Each entry that follows must be output without any deviation.

Start Given records

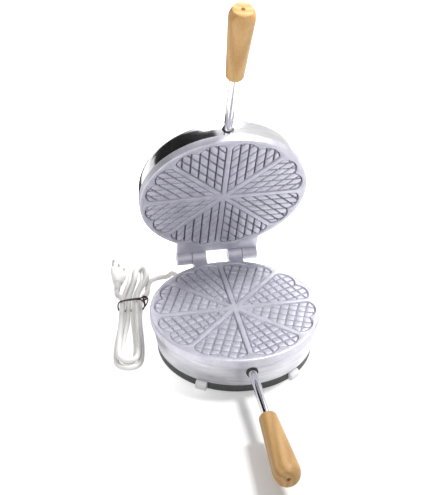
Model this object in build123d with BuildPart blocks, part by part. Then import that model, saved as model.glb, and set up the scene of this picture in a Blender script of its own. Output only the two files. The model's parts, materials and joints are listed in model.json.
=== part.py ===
"""Heart-waffle iron: two cast aluminium plates with a hinge, two turned beech grips on
chromed rods, polished casings and a white mains lead tied up in a hank.

Millimetres. +Z is up, +Y runs to the hinge and -Y along the lower handle. The lid is
modelled standing open. The pieces are drawn with the origin on the table under the middle
of the lower plate, and are written with it under the middle of the iron's own box.
"""
from build123d import *
from math import cos, degrees, pi, radians, sin, sqrt, tan
import os

os.makedirs("parts", exist_ok=True)

# Cooking plates
plate_radius = 100.0
plate_thickness = 11.0
plate_edge_round = 1.6
heart_count = 8
rib_half_width = 3.8
heart_depth = 4.5
heart_draft = 14.0
lobe_radius = 19.5
lobe_centre_reach = 74.9
lobe_centre_turn = 10.2
heart_corner_round = 6.0
pad_height = 3.0
pad_margin = 1.3
pad_slope = 22.0
channel_floor = 1.6
channel_pitch = 10.1
first_cross_channel = 12.0

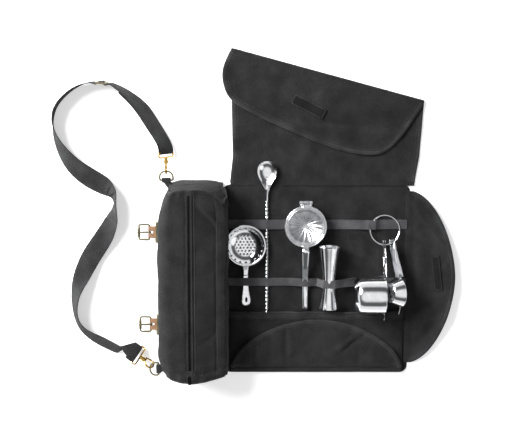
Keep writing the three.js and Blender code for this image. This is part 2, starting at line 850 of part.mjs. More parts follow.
function citrusPress() {
  const wall = pressWall;
  const outer = pressRadius;
  const flange = outer + pressRim;
  const flangeZ = pressRimZ - wall;
  const waist = outer * pressWaistShare;
  const floorRadius = outer * pressFloorShare;
  const waistZ = pressFloor + pressDepth * pressWaistRiseShare;
  const lowerProfile = [
    [0, pressFloor],
    [floorRadius, pressFloor],
    [waist, waistZ],
    [outer, flangeZ],
    [flange, flangeZ],
    [flange, pressRimZ],
    [outer - wall, pressRimZ],
    [waist - wall, waistZ + wall],
    [floorRadius - wall, pressFloor + wall],
    [0, pressFloor + wall],
  ];
  const bowl = turned(lowerProfile, 40).translate(pressX, pressY, 0);
  const drains = Array.from({ length: pressDrainCount }, (_, i) => {
    const angle = (360 * i) / pressDrainCount;
    const slot = block(
      floorRadius / 3,
      floorRadius / 3 + pressDrainLength,
      -pressDrainWidth / 2,
      pressDrainWidth / 2,
      pressFloor - overrun,
      pressFloor + wall + overrun,
    );
    return slot.rotateZ(radians(angle)).translate(pressX, pressY, 0);
  });
  const onHinge = (across) => vec(pressX + across, pressHingeY, pressHingeZ);
  const hingeRod = (from, to) => rod(onHinge(from), onHinge(to), pressHingeRadius, 16);
  const pinReach = 3 * pressHandleWidth;
  const pinHole = rod(onHinge(-pinReach), onHinge(pinReach), pressPinRadius + gap, 12);
  const rimBackY = pressY + flange;
  const arm = (x0, x1, z0, z1) =>
    block(pressX + x0, pressX + x1, rimBackY - 2 * overrun, pressHingeY - pressHingeRadius / 2, z0, z1);
  const earOuter = pressEarInside + pressEarWidth;
  const lowerEars = [-1, 1].flatMap((sign) => {
    const x0 = Math.min(sign * (pressEarInside + gap), sign * earOuter);
    const x1 = Math.max(sign * (pressEarInside + gap), sign * earOuter);
    return [hingeRod(x0, x1), arm(x0, x1, pressRimZ - 2 * wall, pressRimZ)];
  });
  const lower = join(cut(bowl, ...drains), pressHandle(pressRimZ, pressHandleZ), ...lowerEars);
  add('press_lower', 'steel', cut(lower, pinHole));

  const domeRimZ = pressRimZ + gap;
  const segments = pressFluteCount * 3;
  const domeRadius = outer - wall - pressDomeInset;
  const fluted = (radius, z, depth) =>
    Array.from({ length: segments }, (_, i) => {
      const angle = (2 * Math.PI * i) / segments;
      const wave = depth * Math.cos(pressFluteCount * angle);
      return vec(pressX + radius * Math.cos(angle), pressY + radius * Math.sin(angle), z + wave);
    });
  const ripples = [0, pressFluteHeight / 4, pressFluteHeight / 2, 0];
  const domeRings = (lift) =>
    pressDomeShares.map(([share, drop], i) =>
      fluted(domeRadius * share, domeRimZ - pressDomeDepth * drop + lift, ripples[i]),
    );
  const dome = skin([
    ...domeRings(0),
    fluted(flange, domeRimZ, 0),
    fluted(flange, domeRimZ + wall, 0),
    fluted(domeRadius - wall, domeRimZ + wall, 0),
    ...domeRings(wall).reverse().slice(1),
  ]);
  const knuckle = hingeRod(gap - pressEarInside, pressEarInside - gap);
  const tongue = arm(gap - pressEarInside, pressEarInside - gap, domeRimZ, domeRimZ + 2 * wall);
  const upper = join(dome, pressHandle(domeRimZ + pressHandleThickness, pressUpperHandleZ), tongue, knuckle);
  add('press_upper', 'steel', cut(upper, pinHole));

  const head = earOuter + pressPinRadius;
  add('press_pin', 'steel', join(
    rod(onHinge(-head), onHinge(head), pressPinRadius),
    rod(onHinge(-head), onHinge(-earOuter - gap), 2 * pressPinRadius),
    rod(onHinge(earOuter + gap), onHinge(head), 2 * pressPinRadius),
  ));
}

// Jigger: two cones joined at a waist, lying on its two rims
function jiggerAxisZ(y) {
  const topZ = onPanel + jiggerTopRadius;
  const bottomZ = onPanel + jiggerBottomRadius;
  return bottomZ + ((topZ - bottomZ) * (y - jiggerBottomY)) / (jiggerTopY - jiggerBottomY);
}

function jiggerRadiusAt(y) {
  const share = (y - jiggerWaistY) / (jiggerTopY - jiggerWaistY);
  return jiggerWaistRadius + (jiggerTopRadius - jiggerWaistRadius) * share;
}

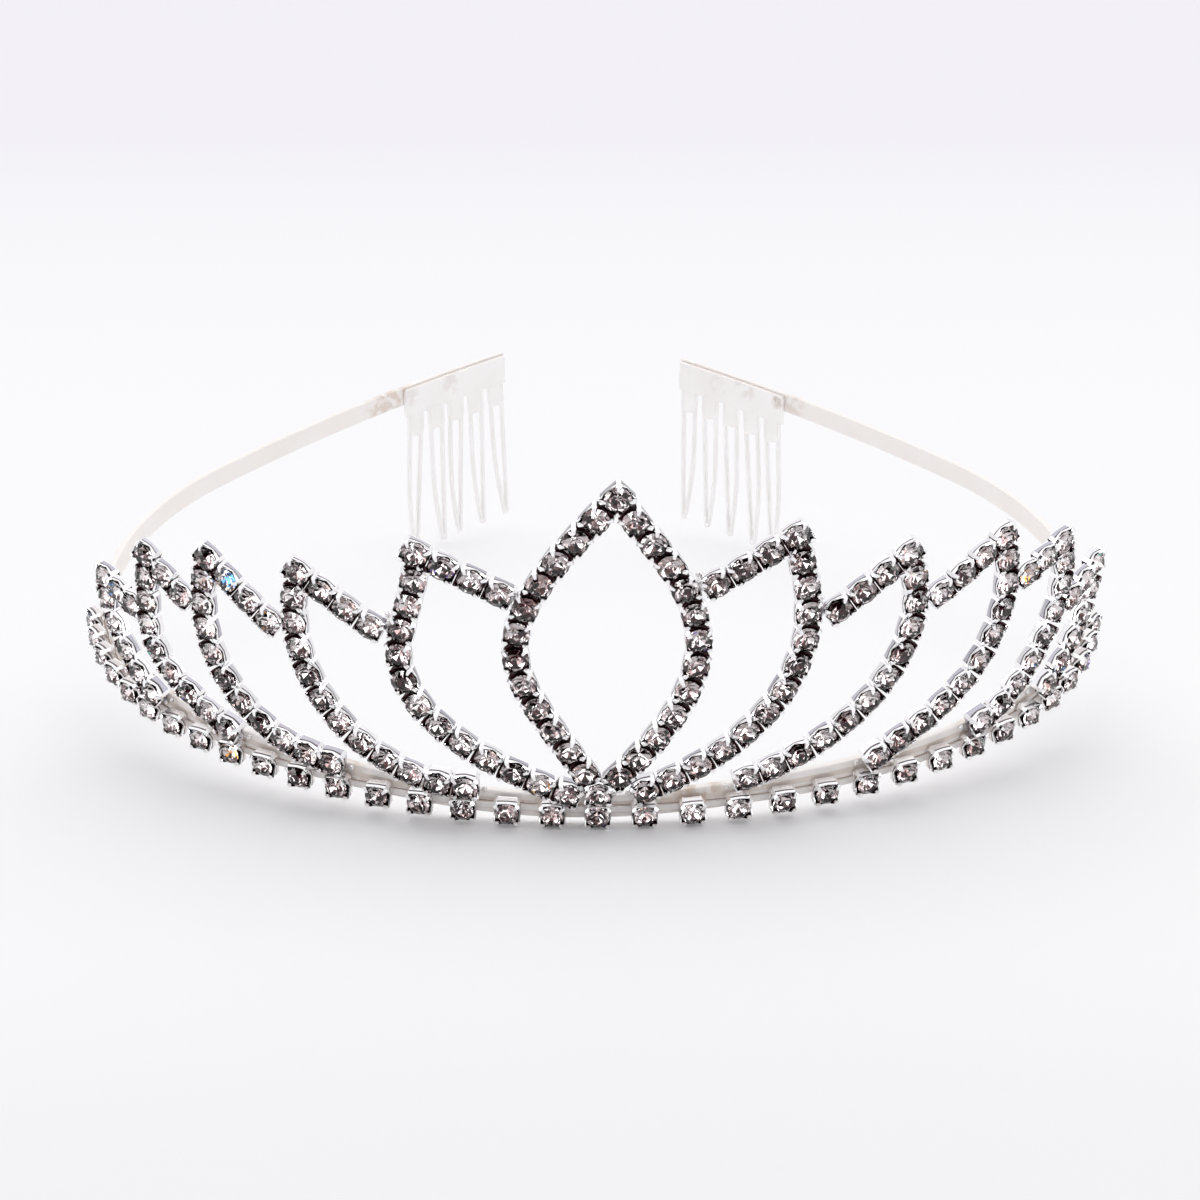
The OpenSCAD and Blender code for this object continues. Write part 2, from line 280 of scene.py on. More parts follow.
def maths(tree, operation, *values):
    return flow(tree, "ShaderNodeMath", dict(enumerate(values)), operation=operation)


def blended(tree, factor, a, b):
    return flow(tree, "ShaderNodeMix", {"Factor": factor, "A": a, "B": b}, data_type="RGBA")


def faded(tree, value, start, end, most=1.0, kind="SMOOTHSTEP"):
    """0 where the value is at start, and this most where it is at end."""
    return flow(tree, "ShaderNodeMapRange", {"Value": value, "From Min": start, "From Max": end,
                                             "To Max": most}, interpolation_type=kind)


def stepped(tree, value, stops):
    """Even tones without a blend between them; stops are (value at which a tone starts, tone)."""
    ramp = put(tree, "ShaderNodeValToRGB", {"Fac": value})
    ramp.color_ramp.interpolation = "CONSTANT"
    line = ramp.color_ramp.elements
    for k, (at, tone) in enumerate(stops):
        stop = line[k] if k < 2 else line.new(at)
        stop.position = at
        stop.color = (*tone, 1)
    return ramp.outputs["Color"]


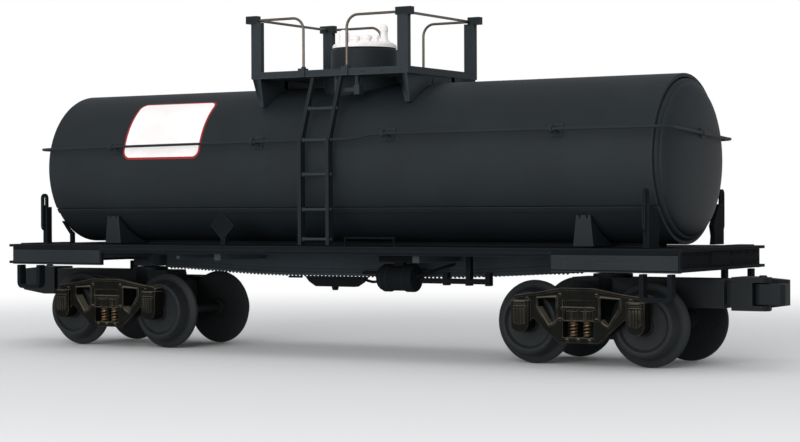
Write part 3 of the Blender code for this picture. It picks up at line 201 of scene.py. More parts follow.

End Given records

__Expected answer__:
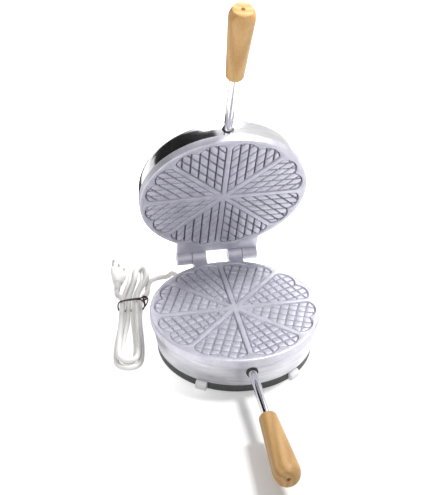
Model this object in build123d with BuildPart blocks, part by part. Then import that model, saved as model.glb, and set up the scene of this picture in a Blender script of its own. Output only the two files. The model's parts, materials and joints are listed in model.json.
=== part.py ===
"""Heart-waffle iron: two cast aluminium plates with a hinge, two turned beech grips on
chromed rods, polished casings and a white mains lead tied up in a hank.

Millimetres. +Z is up, +Y runs to the hinge and -Y along the lower handle. The lid is
modelled standing open. The pieces are drawn with the origin on the table under the middle
of the lower plate, and are written with it under the middle of the iron's own box.
"""
from build123d import *
from math import cos, degrees, pi, radians, sin, sqrt, tan
import os

os.makedirs("parts", exist_ok=True)

# Cooking plates
plate_radius = 100.0
plate_thickness = 11.0
plate_edge_round = 1.6
heart_count = 8
rib_half_width = 3.8
heart_depth = 4.5
heart_draft = 14.0
lobe_radius = 19.5
lobe_centre_reach = 74.9
lobe_centre_turn = 10.2
heart_corner_round = 6.0
pad_height = 3.0
pad_margin = 1.3
pad_slope = 22.0
channel_floor = 1.6
channel_pitch = 10.1
first_cross_channel = 12.0

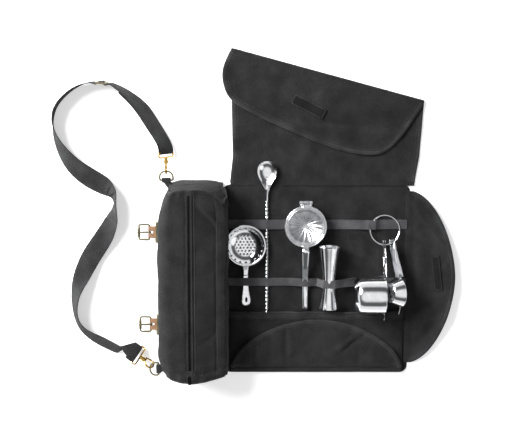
Keep writing the three.js and Blender code for this image. This is part 2, starting at line 850 of part.mjs. More parts follow.
function citrusPress() {
  const wall = pressWall;
  const outer = pressRadius;
  const flange = outer + pressRim;
  const flangeZ = pressRimZ - wall;
  const waist = outer * pressWaistShare;
  const floorRadius = outer * pressFloorShare;
  const waistZ = pressFloor + pressDepth * pressWaistRiseShare;
  const lowerProfile = [
    [0, pressFloor],
    [floorRadius, pressFloor],
    [waist, waistZ],
    [outer, flangeZ],
    [flange, flangeZ],
    [flange, pressRimZ],
    [outer - wall, pressRimZ],
    [waist - wall, waistZ + wall],
    [floorRadius - wall, pressFloor + wall],
    [0, pressFloor + wall],
  ];
  const bowl = turned(lowerProfile, 40).translate(pressX, pressY, 0);
  const drains = Array.from({ length: pressDrainCount }, (_, i) => {
    const angle = (360 * i) / pressDrainCount;
    const slot = block(
      floorRadius / 3,
      floorRadius / 3 + pressDrainLength,
      -pressDrainWidth / 2,
      pressDrainWidth / 2,
      pressFloor - overrun,
      pressFloor + wall + overrun,
    );
    return slot.rotateZ(radians(angle)).translate(pressX, pressY, 0);
  });
  const onHinge = (across) => vec(pressX + across, pressHingeY, pressHingeZ);
  const hingeRod = (from, to) => rod(onHinge(from), onHinge(to), pressHingeRadius, 16);
  const pinReach = 3 * pressHandleWidth;
  const pinHole = rod(onHinge(-pinReach), onHinge(pinReach), pressPinRadius + gap, 12);
  const rimBackY = pressY + flange;
  const arm = (x0, x1, z0, z1) =>
    block(pressX + x0, pressX + x1, rimBackY - 2 * overrun, pressHingeY - pressHingeRadius / 2, z0, z1);
  const earOuter = pressEarInside + pressEarWidth;
  const lowerEars = [-1, 1].flatMap((sign) => {
    const x0 = Math.min(sign * (pressEarInside + gap), sign * earOuter);
    const x1 = Math.max(sign * (pressEarInside + gap), sign * earOuter);
    return [hingeRod(x0, x1), arm(x0, x1, pressRimZ - 2 * wall, pressRimZ)];
  });
  const lower = join(cut(bowl, ...drains), pressHandle(pressRimZ, pressHandleZ), ...lowerEars);
  add('press_lower', 'steel', cut(lower, pinHole));

  const domeRimZ = pressRimZ + gap;
  const segments = pressFluteCount * 3;
  const domeRadius = outer - wall - pressDomeInset;
  const fluted = (radius, z, depth) =>
    Array.from({ length: segments }, (_, i) => {
      const angle = (2 * Math.PI * i) / segments;
      const wave = depth * Math.cos(pressFluteCount * angle);
      return vec(pressX + radius * Math.cos(angle), pressY + radius * Math.sin(angle), z + wave);
    });
  const ripples = [0, pressFluteHeight / 4, pressFluteHeight / 2, 0];
  const domeRings = (lift) =>
    pressDomeShares.map(([share, drop], i) =>
      fluted(domeRadius * share, domeRimZ - pressDomeDepth * drop + lift, ripples[i]),
    );
  const dome = skin([
    ...domeRings(0),
    fluted(flange, domeRimZ, 0),
    fluted(flange, domeRimZ + wall, 0),
    fluted(domeRadius - wall, domeRimZ + wall, 0),
    ...domeRings(wall).reverse().slice(1),
  ]);
  const knuckle = hingeRod(gap - pressEarInside, pressEarInside - gap);
  const tongue = arm(gap - pressEarInside, pressEarInside - gap, domeRimZ, domeRimZ + 2 * wall);
  const upper = join(dome, pressHandle(domeRimZ + pressHandleThickness, pressUpperHandleZ), tongue, knuckle);
  add('press_upper', 'steel', cut(upper, pinHole));

  const head = earOuter + pressPinRadius;
  add('press_pin', 'steel', join(
    rod(onHinge(-head), onHinge(head), pressPinRadius),
    rod(onHinge(-head), onHinge(-earOuter - gap), 2 * pressPinRadius),
    rod(onHinge(earOuter + gap), onHinge(head), 2 * pressPinRadius),
  ));
}

// Jigger: two cones joined at a waist, lying on its two rims
function jiggerAxisZ(y) {
  const topZ = onPanel + jiggerTopRadius;
  const bottomZ = onPanel + jiggerBottomRadius;
  return bottomZ + ((topZ - bottomZ) * (y - jiggerBottomY)) / (jiggerTopY - jiggerBottomY);
}

function jiggerRadiusAt(y) {
  const share = (y - jiggerWaistY) / (jiggerTopY - jiggerWaistY);
  return jiggerWaistRadius + (jiggerTopRadius - jiggerWaistRadius) * share;
}

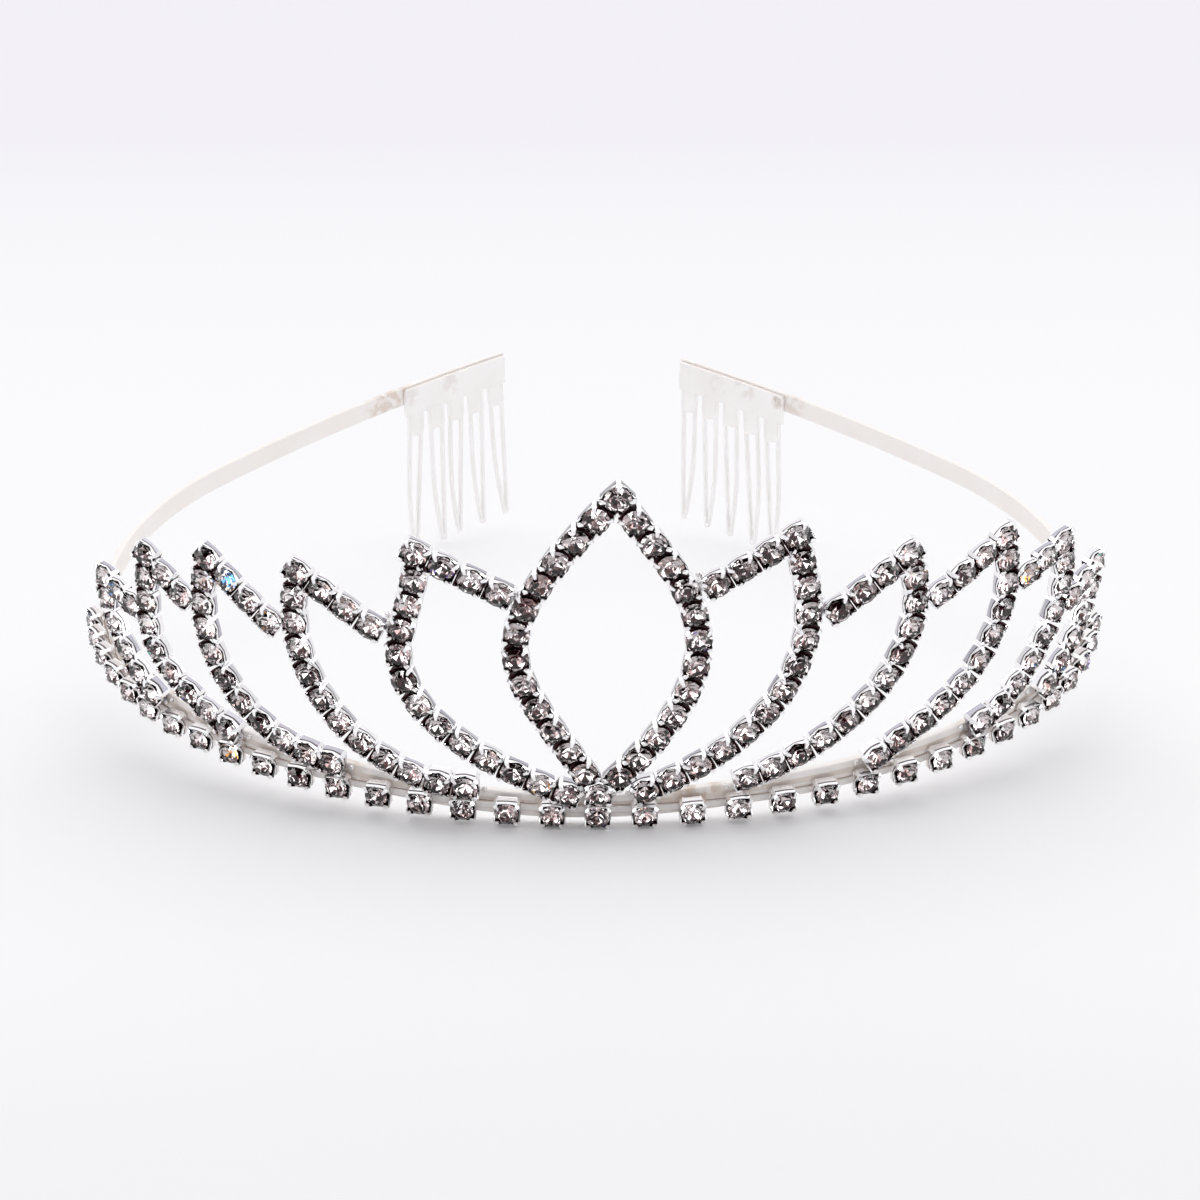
The OpenSCAD and Blender code for this object continues. Write part 2, from line 280 of scene.py on. More parts follow.
def maths(tree, operation, *values):
    return flow(tree, "ShaderNodeMath", dict(enumerate(values)), operation=operation)


def blended(tree, factor, a, b):
    return flow(tree, "ShaderNodeMix", {"Factor": factor, "A": a, "B": b}, data_type="RGBA")


def faded(tree, value, start, end, most=1.0, kind="SMOOTHSTEP"):
    """0 where the value is at start, and this most where it is at end."""
    return flow(tree, "ShaderNodeMapRange", {"Value": value, "From Min": start, "From Max": end,
                                             "To Max": most}, interpolation_type=kind)


def stepped(tree, value, stops):
    """Even tones without a blend between them; stops are (value at which a tone starts, tone)."""
    ramp = put(tree, "ShaderNodeValToRGB", {"Fac": value})
    ramp.color_ramp.interpolation = "CONSTANT"
    line = ramp.color_ramp.elements
    for k, (at, tone) in enumerate(stops):
        stop = line[k] if k < 2 else line.new(at)
        stop.position = at
        stop.color = (*tone, 1)
    return ramp.outputs["Color"]


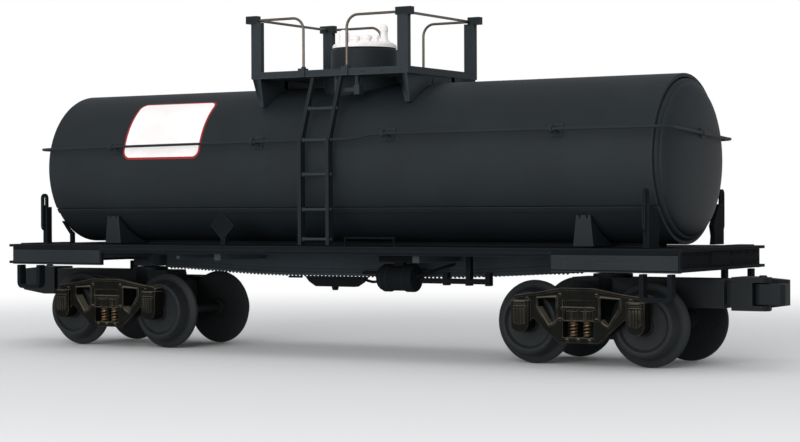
Write part 3 of the Blender code for this picture. It picks up at line 201 of scene.py. More parts follow.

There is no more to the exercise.